Создание криминологических кабинетов в Саратове, Москве и Ленинграде свидетельствует о том, что в период НЭПа сложилась атмосфера относительной свободы, у местных специалистов появилась возможность разрабатывать практические подходы к преступному поведению, а региональные юридические и административные органы стали проявлять отчетливый интерес к изучению преступности и преступников[114]
. Эти ранние организации, по большому счету, воплощали в себе интересы, приоритеты и подходы тех лиц, которые стали их создателями. В первые бурные годы существования советской власти государственные органы прежде всего были озабочены тем, как управляться со все растущим числом правонарушителей, наводнивших суды и тюрьмы, а отнюдь не разработкой новых «советских» криминологических теорий. Соответственно, специалисты, работавшие в криминологических организациях ранних лет, делали упор на практические вопросы и на отдельных преступников, в надежде понять, какие мотивы ими движут и как лучше всего пресекать преступное поведение — во многих случаях речь шла о претворении в жизнь идей, которые были предложены профессионалами еще до революции. Что касается взглядов и ориентации, эти специалисты заложили основы будущих исследований преступности в раннесоветский период, обусловив как их масштаб, так и направленность.Особое внимание специалистов к личности преступника отражает в себе значительное влияние новых открытий западной криминальной психиатрии на российскую криминологию[115]

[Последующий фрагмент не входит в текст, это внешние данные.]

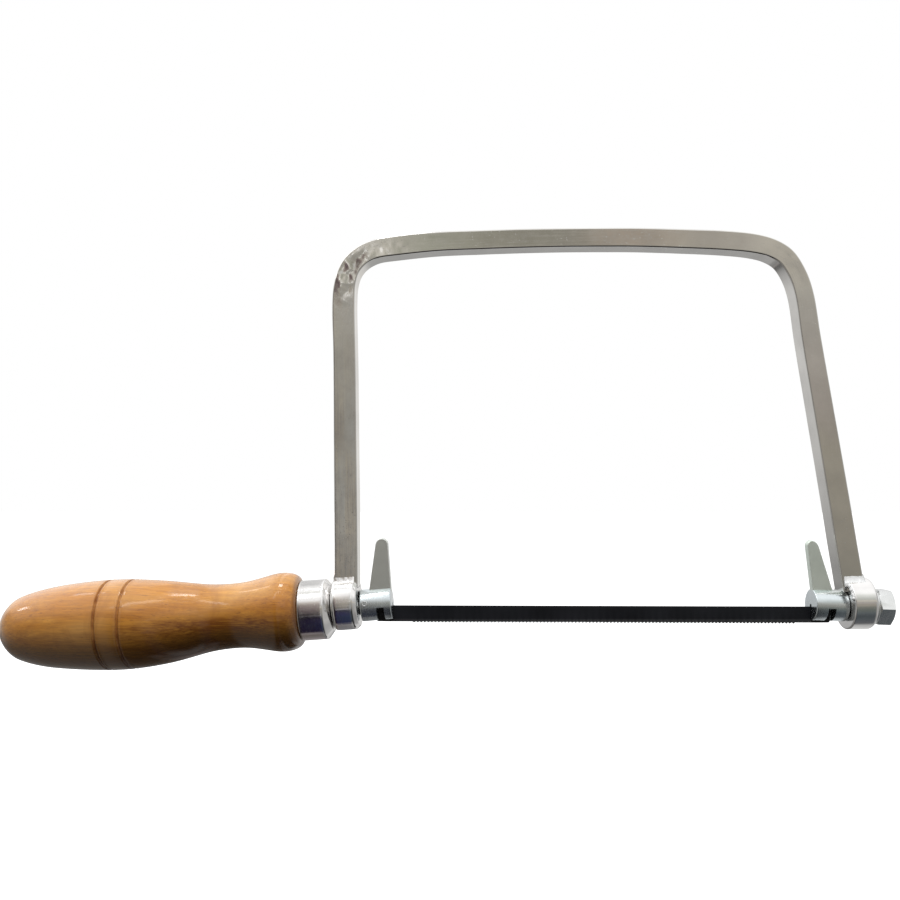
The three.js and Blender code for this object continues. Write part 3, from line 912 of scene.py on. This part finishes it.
def bolt_mesh():
    m = front.matrix()
    rc = AF / math.sqrt(3)
    v, f = [], []
    for t in (HEAD + 0.35, END):
        for k in range(6):
            a = math.radians(60 * k)
            v.append(m @ (Vector((t, -rc * math.cos(a), rc * math.sin(a))) * MM))
    f = [tuple(range(6)), tuple(range(11, 5, -1))] + [(i, (i + 1) % 6, (i + 1) % 6 + 6, i + 6) for i in range(6)]
    hexa = mesh_of("hex", v, f)
    outward(hexa)
    dome = lathe(front, [(HEAD - 2, 0), (HEAD - 2, 9.5), (END - 1.15, 7.9), (END - 0.08, AF / 2 - 0.3), (END, AF / 2 - 0.55), (END, 0)], 96)
    head = boolean(hexa, [dome], "INTERSECT")
    shank = lathe(front, [(3.2, 0), (3.2, 3.4), (3.7, 3.9), (HEAD, 3.9), (HEAD, 6.2), (HEAD + 0.5, 6.2), (HEAD + 0.5, 0)], 64)
    return with_along(boolean(head, [shank], "UNION"), front)


crisp(link("hex_bolt", bolt_mesh(), m_steel, "front_spigot", ["front_bolt"], smooth=25), 0.12, 2, 25)
washer = rounded([(15.4, 4.2), (15.4, 6.8), (16.5, 6.8), (16.5, 4.2)], [0, 0.25, 0.25, 0], 4)
link("bolt_washer", with_along(lathe(front, washer, 96, ring=True), front), m_steel, "front_spigot", ["front_washer"], smooth=40)

# ------------------------------------------------------------------ blade
X0, X1, BACK, TIPS, TH, GULLET, PITCH = -81.4, 82.5, -129.42, -135.6, 0.5, 0.5, 1.27
TOOTH0, TOOTH1 = -68.0, 70.0


def blade_mesh():
    # columns along the blade, each with a back, a mid line and a lower edge point
    cols = [(X0, TIPS + 0.95, 0.45), (X0 + 0.45, TIPS + 0.45, 0.0), (X0 + 4, TIPS + 0.4, 0.0), (TOOTH0 - 0.3, TIPS + 0.4, 0.0)]
    x, k = TOOTH0, 0
    while x < TOOTH1 - PITCH / 2:
        cols.append((x + 0.02, TIPS + 0.02, 0.0, 1 if k % 2 else -1))
        cols.append((x + 0.14, TIPS, 0.0, 1 if k % 2 else -1))
        cols.append((x + 0.62, TIPS + GULLET * 0.62, 0.0))
        cols.append((x + 0.95, TIPS + GULLET * 0.97, 0.0))
        cols.append((x + PITCH - 0.22, TIPS + GULLET * 0.9, 0.0))
        x += PITCH
        k += 1
    cols += [(TOOTH1 + 0.5, TIPS + 0.4, 0.0), (X1 - 4, TIPS + 0.4, 0.0), (X1 - 0.45, TIPS + 0.45, 0.0), (X1, TIPS + 0.95, 0.45)]
    verts, faces = [], []
    for c in cols:
        x, low, drop = c[0], c[1], c[2]
        s = (c[3] * 0.13) if len(c) > 3 else 0.0
        for side in (-1, 1):
            verts.append(Vector((x, side * TH / 2, BACK - drop)) * MM)
            verts.append(Vector((x, side * TH / 2, TIPS + GULLET + 0.55)) * MM)
            verts.append(Vector((x, side * TH / 2 * 0.96 + s, low)) * MM)
        for v in verts[-6:]:
            v.z -= (v.x + 0.002) * 0.003
    n = len(cols)
    for i in range(n - 1):
        a, b = i * 6, (i + 1) * 6
        faces += [(a, a + 1, b + 1, b), (a + 1, a + 2, b + 2, b + 1),
                  (a + 3, b + 3, b + 4, a + 4), (a + 4, b + 4, b + 5, a + 5),
                  (a, b, b + 3, a + 3), (a + 2, a + 5, b + 5, b + 2)]
    for a in (0, (n - 1) * 6):
        faces += [(a, a + 3, a + 4, a + 1), (a + 1, a + 4, a + 5, a + 2)]
    me = mesh_of("blade", verts, faces)
    outward(me)
    return me


link("blade_strip", blade_mesh(), m_blade, "blade", ["saw_blade"], smooth=30)
for node, name in (("rear_blade_pin", "rear_cross_pin"), ("front_blade_pin", "front_cross_pin")):
    lo, hi = [Vector(c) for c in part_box(node)]
    c, r, half = (lo + hi) / 2, (hi.x - lo.x) / 2, (hi.y - lo.y) / 2
    ax = Tilted((0, 0), 0)
    ax.p, ax.a, ax.y, ax.n = c, Vector((0, 1, 0)), Vector((1, 0, 0)), Vector((0, 0, 1))
    h, rr = half / MM, r / MM
    link(name, lathe(ax, rounded([(-h, 0), (-h, rr), (h, rr), (h, 0)], [0, 0.25, 0.25, 0], 4), 32), m_blade, "blade", [node], smooth=40)

# the locking pin, its end peened into a shallow ring
pin = Tilted((0, 0), 0)
pin.p = spigot_axis.at(1.8)
pin.a = (spigot_axis.n * math.sin(math.radians(13)) - spigot_axis.y * math.cos(math.radians(13))).normalized()
pin.y = spigot_axis.a.copy()
pin.n = pin.a.cross(pin.y).normalized()
R = 5.74
link("rear_lock_pin_head", lathe(pin, dense(rounded([(4.2, 0), (4.2, 0.98), (R + 0.12, 0.98), (R + 0.16, 0.68), (R - 0.10, 0.52), (R - 0.12, 0)],
                                                    [0, 0, 0.16, 0.12, 0.1, 0], 5), 0.15), 48),
     m_steel, "rear_spigot", ["rear_lock_pin"], smooth=40)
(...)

. Исследования психиатров оказались крайне полезны для рассмотрения поведения и реакций любого человека, а преступники были идеальными (в силу своего содержания взаперти) объектами таких исследований. По мнению этих специалистов, изучение личности и побуждений отдельного правонарушителя помогало, помимо прочего, разработать конкретные коррективные меры и действия, которые государство может предпринять с целью снижения уровня преступности. Действительно, активное участие психиатров в создании первых институтов и кабинетов свидетельствует о целенаправленных усилиях по развитию психиатрической и судебно-медицинской экспертизы, а также о попытке донести эти специализированные сведения до судов и тюрем[116]. Соответственно, ранние криминологические организация служили практическим нуждам местных и региональных органов власти, одновременно обеспечивая специалистам возможность осуществления научной деятельности.Что касается специалистов-криминологов на местах, психиатрическое изучение преступников не вступало в противоречие с общественно-экономической ориентацией советской идеологии. Сделав экономику центральной опорой своих задач по искоренению эксплуатации пролетариата, большевики выдвинули на первый план экономические и материальные соображения, причем этот идеологический постулат проник во все сферы советской жизни. Хотя в годы НЭПа социалистическое переустройство страны несколько замедлилось ради общего оздоровления экономики, государство не оставляло попыток переустроить быт, культуру и общественные отношения в соответствии со своими идеологическими догмами[117]
. Для криминологов подобная направленность означала, что они обязаны давать преступности общественно-экономические объяснения. Такой подход вполне устраивал представителей левого крыла, которые толковали преступность в социологическом ключе; привлекательным он показался и тем, кто использовал в своих исследованиях психологический подход. Один автор отметил:Мы стоим на почве научного детерминизма <…> считая, что каждый наш шаг, каждая мысль является результатом сложного взаимодействия влияний, социальных и биологических, на наш организм — мы не можем, конечно, смотреть на преступника, как на носителя свободной злой воли (точка зрения классической школы уголовного права), а видим в нем, в его личности и поступках, продукт среды, условий индивидуального развития и т. д., что в сумме обусловливается, конечно, существующими общественноэкономическими отношениями [Изучение 1925: 3].
Для этих специалистов исследования личности преступника были равнозначны исследованиям его общественно-экономического положения — и неотделимы от последних.